When it came to churning it out, no one could top Carol Cory, a 20-year-old receptionist, who masterly ladled 36½ inches of water in just three minutes. She did it without using her hands, which by rule had to balance the yoke on her shoulders. The object is to fill the two buckets hanging from opposite sides of the yoke, hobble across the field and empty the buckets into the narrow mouth of the churn.

"Cory stuffed her foot inside each bucket so she could dunk it into the water barrel," reports SI London correspondent Margaret Wright. "Resting one bucket on the ground, she nipped the other one with her teeth, wedged it between her elbows and poured. Not a drop was wasted!"

The British villagers enlivened the sack race by bagging their heads instead of their legs. The event supposedly had its heyday during the Victorian era, when railroads gave farmers free sacks to encourage them to ship grain by train. Cock and Castle divided its winnings 21 ways among its 13 outdoor competitors and eight others who won separate indoor events in darts and shove-ha'penny, or shove-groat, as it was called in Elizabethan times. It's an old bar game that Falstaff alludes to in the Boar's-Head Tavern in Henry IV, Part II. You score by pushing ha'pennies across a wooden board into one of nine narrow furrows.

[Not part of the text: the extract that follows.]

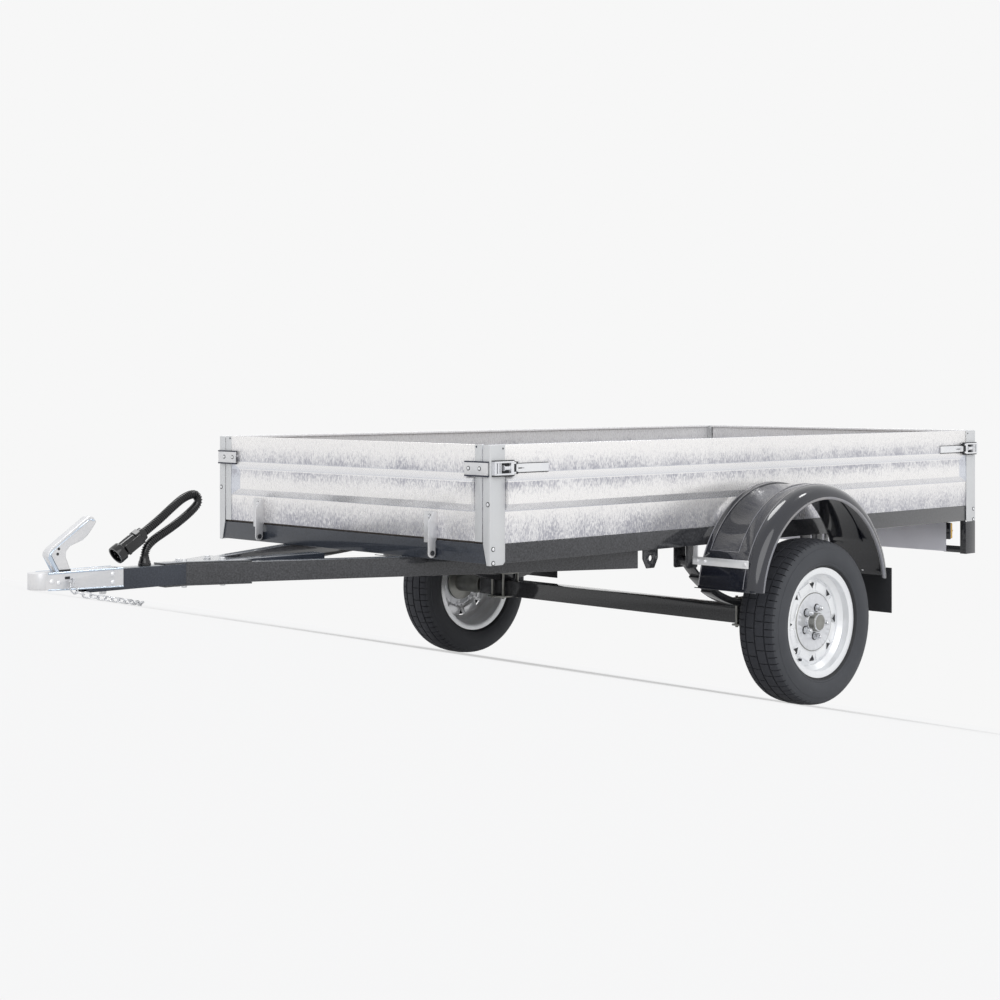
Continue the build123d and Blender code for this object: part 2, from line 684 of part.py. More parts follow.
# ---- wheels: profiles drawn as (distance from the axle, distance from the wheel's middle) ----
tyre_half = tyre_width / 2
rim_half = rim_width / 2
for side, sign in sides:
    wheel_plane = Plane(origin=(axle_x, sign * wheel_centre, wheel_z), x_dir=(1, 0, 0),
                        z_dir=(0, 0, sign))
    spin_axis = Axis((axle_x, 0, wheel_z), (0, 1, 0))
    with BuildPart() as tyre:
        with BuildSketch(wheel_plane):
            with BuildLine():
                bead = Line((rim_seat_radius, -rim_half + 8), (rim_seat_radius, rim_half - 8))
                top_wall = ThreePointArc((rim_flange_radius, rim_half - 4),
                                         (bulge_radius, tyre_half), (shoulder_radius, tread_width / 2))
                low_wall = ThreePointArc((rim_flange_radius, 4 - rim_half),
                                         (bulge_radius, -tyre_half), (shoulder_radius, -tread_width / 2))
                Line(bead @ 1, top_wall @ 0)
                Line(bead @ 0, low_wall @ 0)
                ThreePointArc(top_wall @ 1, (tyre_radius, 0), low_wall @ 1)
            make_face()
        revolve(axis=spin_axis)
    tyre.part.label = f"tyre_{side}"
    export_step(parked(tyre.part), f"parts/tyre_{side}.step")

    with BuildPart() as rim:
        with BuildSketch(wheel_plane):
            with BuildLine():
                Polyline((rim_flange_radius, rim_half), (rim_flange_radius, rim_half - 4),
                         (rim_seat_radius, rim_half - 8), (rim_seat_radius, 34),
                         (rim_well_radius, 22), (rim_well_radius, -14), (rim_seat_radius, -26),
                         (rim_seat_radius, 8 - rim_half), (rim_flange_radius, 4 - rim_half),
                         (rim_flange_radius, -rim_half), (rim_seat_radius - rim_sheet, 4 - rim_half),
                         (rim_seat_radius - rim_sheet, -28), (rim_well_radius - rim_sheet, -16),
                         (rim_well_radius - rim_sheet, 24), (rim_seat_radius - rim_sheet, 36),
                         (rim_seat_radius - rim_sheet, rim_half - 4), close=True)
            make_face()
            with BuildLine():
                Polyline((stub_radius + 18, disc_offset), (stub_radius + 18, disc_offset + rim_sheet),
                         (62, disc_offset + rim_sheet), (dome_radius - 8, disc_offset + 11),
                         (dome_radius, disc_offset + 9), (pad_inner_radius, disc_offset + 4),
                         (pad_outer_radius, disc_offset), (rim_well_radius - rim_sheet, disc_offset - 9),
                         (rim_well_radius - rim_sheet, disc_offset - 15),
                         (pad_outer_radius - 2, disc_offset - 5), (pad_inner_radius, disc_offset - 1),
                         (dome_radius, disc_offset + 4), (dome_radius - 9, disc_offset + 6),
                         (64, disc_offset), close=True)
            make_face()
        revolve(axis=spin_axis)
        with BuildSketch(flank(sign * (wheel_centre + disc_offset - pad_root))):
            with Locations((axle_x, wheel_z)):
                with PolarLocations((pad_inner_radius + pad_outer_radius) / 2, vent_count):
                    Trapezoid(2 * pad_outer_radius * tan(radians(pad_angle / 2)),
                              pad_outer_radius - pad_inner_radius, 83, rotation=90)
        extrude(amount=-sign * (pad_root + pad_rise))
        with BuildSketch(flank(sign * (wheel_centre + disc_offset - 20))):
            with Locations((axle_x, wheel_z)):
                with PolarLocations(vent_radius, vent_count, start_angle=180 / vent_count):
                    RegularPolygon(vent_size / 2, 3, rotation=180)
        extrude(amount=-sign * 50, mode=Mode.SUBTRACT)
    rim.part.label = f"rim_{side}"
    export_step(parked(rim.part), f"parts/rim_{side}.step")

    flange_face = wheel_centre + disc_offset
    bore = stub_radius + bearing_clearance
    with BuildPart() as hub:
        with BuildSketch(Plane(origin=(axle_x, 0, wheel_z), x_dir=(1, 0, 0), z_dir=(0, 0, sign))):
            with BuildLine():
                Polyline((bore, hub_cap_end - hub_length), (hub_barrel_radius, hub_cap_end - hub_length),
                         (hub_barrel_radius, flange_face - hub_flange),
                         (hub_flange_radius, flange_face - hub_flange),
                         (hub_flange_radius, flange_face), (hub_cap_radius, flange_face),
                         (hub_cap_radius, hub_cap_end - 4), (hub_cap_radius - 4, hub_cap_end),
                         (0, hub_cap_end), (0, stub_end + stub_cap_gap),
                         (bore, stub_end + stub_cap_gap), close=True)
            make_face()
        revolve(axis=spin_axis)
    hub.part.label = f"hub_{side}"
    export_step(parked(hub.part), f"parts/hub_{side}.step")

# ---- mudguards, their stays and flaps ----
arch_z = -arch_centre_drop
shoulder_y = arch_outer - arch_shoulder
panel_span = (arch_inner + panel_start, arch_inner + panel_start + (shoulder_y - arch_inner) - panel_end)
recess_floor = arch_radius - panel_recess
arch_axis = Axis((axle_x, 0, arch_z), (0, -1, 0))


def arch_plane(sign, angle):
    """The plane through the arch's axis, tipped up by this angle from straight ahead."""
    ahead = Vector(cos(radians(angle)), 0, sin(radians(angle)))
    across = Vector(0, sign, 0)
    return Plane(origin=(axle_x, 0, arch_z), x_dir=across, z_dir=across.cross(ahead))


for side, sign in sides:
    with BuildPart() as mudguard:
        with BuildSketch(arch_plane(sign, arch_end_angle)):
            with BuildLine():
                crown = Line((arch_inner, arch_radius), (shoulder_y, arch_radius))
                shoulder = CenterArc((shoulder_y, arch_radius - arch_shoulder), arch_shoulder, 0, 90)
                under = Line((arch_inner, arch_radius - arch_sheet),
                             (shoulder_y, arch_radius - arch_sheet))
                lining = CenterArc((shoulder_y, arch_radius - arch_shoulder),
                                   arch_shoulder - arch_sheet, 0, 90)
                Line(crown @ 0, under @ 0)
                Line(shoulder @ 0, lining @ 0)
            make_face()
        revolve(axis=arch_axis, revolution_arc=180 - 2 * arch_end_angle)
        with BuildSketch(arch_plane(sign, arch_end_angle)):
            with Locations((arch_outer - arch_sheet, arch_radius - arch_shoulder)):
                Circle(arch_sheet)
        revolve(axis=arch_axis, revolution_arc=180 - 2 * arch_end_angle)
        for low, high, grow, mode in (
            (recess_floor - arch_sheet, arch_radius - arch_sheet / 2, arch_sheet, Mode.ADD),
            (recess_floor, arch_radius + arch_sheet, 0.0, Mode.SUBTRACT),
        ):
            first_angle = panel_end_angle - degrees(grow / arch_radius)
            with BuildSketch(arch_plane(sign, first_angle)):
                with Locations((sum(panel_span) / 2, (low + high) / 2)):
                    Rectangle(panel_span[1] - panel_span[0] + 2 * grow, high - low)
            revolve(axis=arch_axis, revolution_arc=180 - 2 * first_angle, mode=mode)
        foot = arch_plane(sign, arch_end_angle)
        with BuildSketch(foot):
            with Locations(((arch_inner + arch_outer) / 2, arch_radius - arch_sheet + arch_foot / 2)):
                Rectangle(arch_outer - arch_inner, arch_foot)
        extrude(amount=sign * arch_sheet, dir=foot.z_dir)
    mudguard.part.label = f"mudguard_{side}"
    export_step(parked(mudguard.part), f"parts/mudguard_{side}.step")

stay_low = stay_drop + stay_height / 2
stay_touch = sqrt(arch_radius**2 - (stay_low - arch_centre_drop) ** 2)
with BuildPart() as mudguard_stays:
    for way in (1, -1):
        back = axle_x + way * stay_touch
        block((back, back + way * stay_sheet), (stay_inner, stay_outer),
              (-stay_low, -stay_low + stay_height))
        block((back, back - way * stay_bracket_sheet), (skin - stay_bracket_width, skin),
              (-stay_low, 0))
    mirror(about=Plane.XZ)
mudguard_stays.part.label = "mudguard_stays"
export_step(parked(mudguard_stays.part), "parts/mudguard_stays.step")

flap_back = arch_radius * cos(radians(arch_end_angle))
with BuildPart() as mudflaps:
    block((axle_x - flap_back, axle_x - flap_back - flap_sheet),
          (arch_inner + flap_margin, arch_outer - flap_margin), (-flap_bottom, -flap_top))
    mirror(about=Plane.XZ)
mudflaps.part.label = "mudflaps"
export_step(parked(mudflaps.part), "parts/mudflaps.step")

# ---- rear lamps ----
board_rear = -box_length + lamp_board_inset
board_front = board_rear + lamp_board_sheet
with BuildPart() as lamp_board:
    block((board_rear, board_front), (-lamp_board_half_width, lamp_board_half_width),
          (-lamp_board_drop, 0))
lamp_board.part.label = "lamp_board"
export_step(parked(lamp_board.part), "parts/lamp_board.step")

bracket_front = rear_face - post_sheet + bracket_side_length
with BuildPart() as lamp_brackets:
    block((bracket_front - bracket_side_length, bracket_front), (skin, half_width),
          (-bracket_drop, -post_drop))
    block((bracket_front - bracket_sheet, bracket_front), (half_width - bracket_front_width, skin),
          (-bracket_drop, 0))
    block((board_rear - bracket_sheet, board_rear),
          (lamp_board_half_width - bracket_strip_overlap, skin),
          (-bracket_drop, -bracket_drop + bracket_strip_height))
    mirror(about=Plane.XZ)
lamp_brackets.part.label = "lamp_brackets"
export_step(parked(lamp_brackets.part), "parts/lamp_brackets.step")

for side, sign in sides:
    with BuildPart() as tail_lamp:
        block((board_rear, board_rear - lamp_depth), (sign * (lamp_outer - lamp_width), sign * lamp_outer),
              (-lamp_low, -lamp_high))
        fillet(tail_lamp.edges().filter_by(Axis.X), 8.0)
    tail_lamp.part.label = f"tail_lamp_{side}"
    export_step(parked(tail_lamp.part), f"parts/tail_lamp_{side}.step")

# ---- lashing eyes behind the drawbar beams ----
with BuildPart() as lashing_eyes:
    with BuildSketch(flank(lashing_y)):
        with BuildLine():
            Polyline((-lashing_back, 0), (-lashing_back - lashing_length, 0),
                     (-lashing_back - lashing_length, -lashing_drop / 2),
                     (-lashing_back - lashing_length * 0.75, -lashing_drop),
                     (-lashing_back - lashing_length * 0.25, -lashing_drop),
                     (-lashing_back, -lashing_drop / 2), close=True)
        make_face()
        with Locations((-lashing_back - lashing_length / 2, -lashing_hole_drop)):
            Circle(lashing_hole_radius, mode=Mode.SUBTRACT)
    extrude(amount=lashing_sheet / 2, both=True)
    mirror(about=Plane.XZ)
lashing_eyes.part.label = "lashing_eyes"
export_step(parked(lashing_eyes.part), "parts/lashing_eyes.step")

# ---- wiring: gland on the tongue, stiff conduit in a loop, plug resting on the coupling ----
gland_x = 741.0
with BuildPart() as cable_gland:
    with BuildSketch(Plane.XY):
        with Locations((gland_x, 0)):
            Circle(gland_radius)
    extrude(amount=gland_height)
cable_gland.part.label = "cable_gland"
export_step(parked(cable_gland.part), "parts/cable_gland.step")

# route of the conduit's middle, from the gland to the back of the plug
cord_route = (
    (gland_x, 0, gland_height), (gland_x, 0, 46), (714, -1, 72), (668, -2, 95), (624, -3, 119),
    (580, -3, 148), (549, -2, 176), (562, -1, 204), (604, 0, 194), (646, 1, 166),
    (694, 1, 129), (746, 0, 95),
)
route = [Vector(*point) for point in cord_route]
runs = [(route[i + 1] - route[i]).length for i in range(len(route) - 1)]
bend_radii = []
for i in range(1, len(route) - 1):
    turn = radians((route[i] - route[i - 1]).get_angle(route[i + 1] - route[i]))
    bend_radii.append(0.45 * min(runs[i - 1], runs[i]) / (sin(turn / 2) / cos(turn / 2)))
print("conduit bend radii", [round(radius, 1) for radius in bend_radii])
with BuildPart() as cable_conduit:
    with BuildLine():
        conduit_path = FilletPolyline(*route, radius=bend_radii)
    with BuildSketch(Plane(origin=conduit_path @ 0, z_dir=conduit_path % 0)):
        Circle(cord_radius)
    sweep()
print("conduit length", round(conduit_path.length, 1),
      "volume ratio", round(cable_conduit.part.volume / (conduit_path.length * pi * cord_radius**2), 5))
cable_conduit.part.label = "cable_conduit"
export_step(parked(cable_conduit.part), "parts/cable_conduit.step")

plug_back = conduit_path @ 1
plug_way = conduit_path % 1
with BuildPart() as cable_plug:
    step_start = 0.0
    for step_end, step_radius in plug_steps:
        with BuildSketch(Plane(origin=plug_back + plug_way * step_start, z_dir=plug_way)):
            Circle(step_radius)
        extrude(amount=step_end - step_start)
        step_start = step_end
    with BuildSketch(Plane(origin=plug_back + plug_way * step_start, z_dir=plug_way)):
        Circle(plug_mouth_radius)
    extrude(amount=-plug_mouth_depth, mode=Mode.SUBTRACT)
cable_plug.part.label = "cable_plug"
export_step(parked(cable_plug.part), "parts/cable_plug.step")
print("plug mouth", plug_back + plug_way * step_start)
print("nose down", round(nose_down, 3), "floor", round(floor_z, 3))
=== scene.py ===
import bpy
import json
from contextlib import contextmanager
from math import atan2, cos, degrees, hypot, pi, radians, sin, sqrt
from mathutils import Matrix, Vector


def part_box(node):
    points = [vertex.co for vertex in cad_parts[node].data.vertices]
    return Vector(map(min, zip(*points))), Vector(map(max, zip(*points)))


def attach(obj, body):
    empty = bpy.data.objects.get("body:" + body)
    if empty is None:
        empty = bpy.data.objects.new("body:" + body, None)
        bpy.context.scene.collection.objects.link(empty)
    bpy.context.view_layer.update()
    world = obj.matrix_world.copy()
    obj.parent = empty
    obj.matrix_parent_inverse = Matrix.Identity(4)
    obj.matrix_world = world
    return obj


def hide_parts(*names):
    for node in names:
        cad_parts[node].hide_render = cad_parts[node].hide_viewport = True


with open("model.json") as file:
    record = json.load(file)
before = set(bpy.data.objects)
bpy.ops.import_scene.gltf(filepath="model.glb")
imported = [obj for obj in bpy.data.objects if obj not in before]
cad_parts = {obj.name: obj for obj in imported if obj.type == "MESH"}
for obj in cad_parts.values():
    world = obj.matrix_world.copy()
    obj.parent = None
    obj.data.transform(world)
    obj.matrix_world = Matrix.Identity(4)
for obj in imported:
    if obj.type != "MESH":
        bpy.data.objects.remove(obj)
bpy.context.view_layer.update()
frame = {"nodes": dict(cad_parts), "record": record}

# ---- the level chassis, carried to where it parks ----
# Level coordinates, metres: X = 0 at the box front, +X towards the coupling, Z = 0 under the frame.
ball = Vector((1.08, 0.0, -0.027))
bed = next(mount for mount in frame["record"]["mounts"] if mount["name"] == "load_floor")
nose_down = atan2(bed["axis"][0], bed["axis"][2])
parked = Matrix.Rotation(nose_down, 4, "Y") @ Matrix.Translation(-ball)
floor_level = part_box("tyre_left")[0].z

box_length = 2.612
half_width = 0.675
skin = 0.672
front_face = -0.003
rear_face = -2.609
axle_x = -1.3
wheel_z = -0.263
wheel_y = 0.838
disc_face = 0.026
arch_z = -0.187
sides = (("left", 1), ("right", -1))
# slot and finish of bright fasteners, and of the painted shade around them: dark rings under heads, and dark
# plates in slots and openings
bright = {"slot": "zinc"}
dark = {"slot": "black_frame", "look": "flap_rubber"}


# ---- workshop helpers ----
def clear():
    """Select nothing."""
    bpy.ops.object.select_all(action="DESELECT")


def pick(*pieces):
    """Select only these pieces, the first of them active."""
    clear()
    for piece in pieces:
        piece.select_set(True)
    bpy.context.view_layer.objects.active = pieces[0]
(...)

Dave Ferguson, a 42-year-old roofer from Sleaford, became the All-England nurdling champ by flipping seven of 13 old British coins into a tiny hole in a wooden bench nine feet away. Dave Thompson and Lynn Cornhill from Barkingside scrambled their opponents in the egg toss: Cornhill chucked an egg 98 feet to Thompson without cracking it.

Alas, the Guinness Book of World Records lists an egg toss of 317'10" by a couple of hard-boiled Finns named Risto Antikainen and Jyrki Korhonen. And the world record for drop skipping was set by Frank Oliveri, a Yank—120,744 turns in 12 hours and eight minutes. Games champ Margaret Sharman, the wife of a Caunton mushroom farmer, skipped for a mere 35 minutes. Even in some of her native games, England has become a second-rate power.

It was left to Coward and Gill to prevent the sun from setting on the Commonwealth. After an unparalleled four hours and 17 minutes, Gilbeys convinced the two competing pubs to divide the first-and second-place prize money, a total of about $9,100. Coward beamed as regally as Prince Charles on his wedding day, and Gill looked as bemused as the Duke of Edinburgh. They shook hands like gentlemen, swilled champagne from the winner's silver cup and groused at friends who clapped them on the back a little too enthusiastically.

Gill's mouth ached so much that he couldn't even smile for the photographers. Asked if he planned to compete in the '85 Challenge, Gill said earnestly, "Well, yes, we'll have to defend our title. Isn't Arthur doing it?"

Apparently not. "Next year," Coward said through a broken lip, dried blood caking his chin, "I do the Frisbee throwing."